No último capítulo da segunda temporada, os diálogos entre Adam e Noah parecem um embate entre as duas visões de mundo:

Adam: Não podemos fugir do nosso destino. Nem eu, nem você.
Noah: Você não declarou guerra contra Deus. Mas sim contra a humanidade.
Adam: (...) O tempo está jogando seu jogo cruel conosco. Você acha que é seu destino me matar. Mas esse não é seu destino assim como o meu não é morrer aqui e agora. Somente quando nos livramos de qualquer emoção que somos livres de verdade. Somente quando alguém está disposto a sacrificar o que mais ama. (...) Não existe homem sem culpa. Nenhum deles merece um lugar no seu paraíso. Esse nó só pode ser desfeito ao ser destruído completamente. Não podemos fugir do nosso destino.

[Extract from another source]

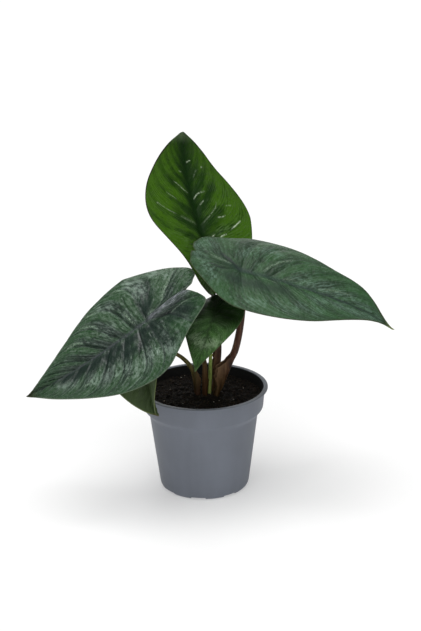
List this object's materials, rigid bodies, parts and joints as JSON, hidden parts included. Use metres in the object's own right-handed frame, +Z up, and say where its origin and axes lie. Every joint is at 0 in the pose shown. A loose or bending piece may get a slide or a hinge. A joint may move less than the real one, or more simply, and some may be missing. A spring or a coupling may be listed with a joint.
{
  "type": "potted alocasia",
  "caption": "Potted alocasia scalprum: large quilted arrow-shaped leaves on sheathed petioles, rising from peat in a round grey nursery pot with a straight collar.",
  "frame": {"origin": "middle of the pot's flat underside, on the surface the pot stands on", "axes": "+Z up along the pot's axis, +X towards the tip of the widest leaf, on the right as the plant is seen from its front, and -Y towards the front, where the smallest leaf hangs"},
  "size_m": [0.3327, 0.2001, 0.3205],
  "materials": {
    "pot_plastic": "matte",
    "peat": "matte",
    "rootstock_bark": "matte",
    "petiole_brown": "satin",
    "petiole_red_brown": "satin",
    "petiole_pale_green": "satin",
    "petiole_olive": "satin",
    "leaf_blue_green": "satin",
    "leaf_grey_green": "matte",
    "leaf_bright_green": "satin",
    "leaf_mid_green": "satin",
    "leaf_olive_green": "satin"
  },
  "bodies": {
    "root": {"pot": "pot_plastic", "soil": "peat", "rootstock": "rootstock_bark", "petiole_left": "petiole_brown", "petiole_right": "petiole_brown", "petiole_top": "petiole_red_brown", "petiole_front": "petiole_pale_green", "petiole_low": "petiole_olive", "blade_left": "leaf_blue_green", "blade_right": "leaf_grey_green", "blade_top": "leaf_bright_green", "blade_front": "leaf_mid_green", "blade_low": "leaf_olive_green"}
  },
  "joints": []
}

Como eu disse no início, a série tem muitos elementos de ficção científica, envolvendo viagem no tempo, buraco de minhoca, relatividade, partícula de Deus. No entanto, para mim, o núcleo duro da série gira em torno de uma das grandes questões da filosofia: somos livres ou nosso destino já está traçado? Jonas poderá mudar o rumo da sua história ou está condenado a se tornar o Adam?

3 comentários:

Unknown disse...

Dentre muitos conteúdos que vi, como vídeos/textos tentando explicar filosoficamente algum lado de Dark, esse texto é o primeiro que faz isso, eu diria que, de verdade... Parabéns

Roberta disse...

Muito interessante o texto, Fran! Aguardando a parte 2!
E aguardando também ansiosamente a terceira temporada!!!!!!!

Francisca disse...

Ansiosa pela terceira temporada, Fran. Gostei demais do texto.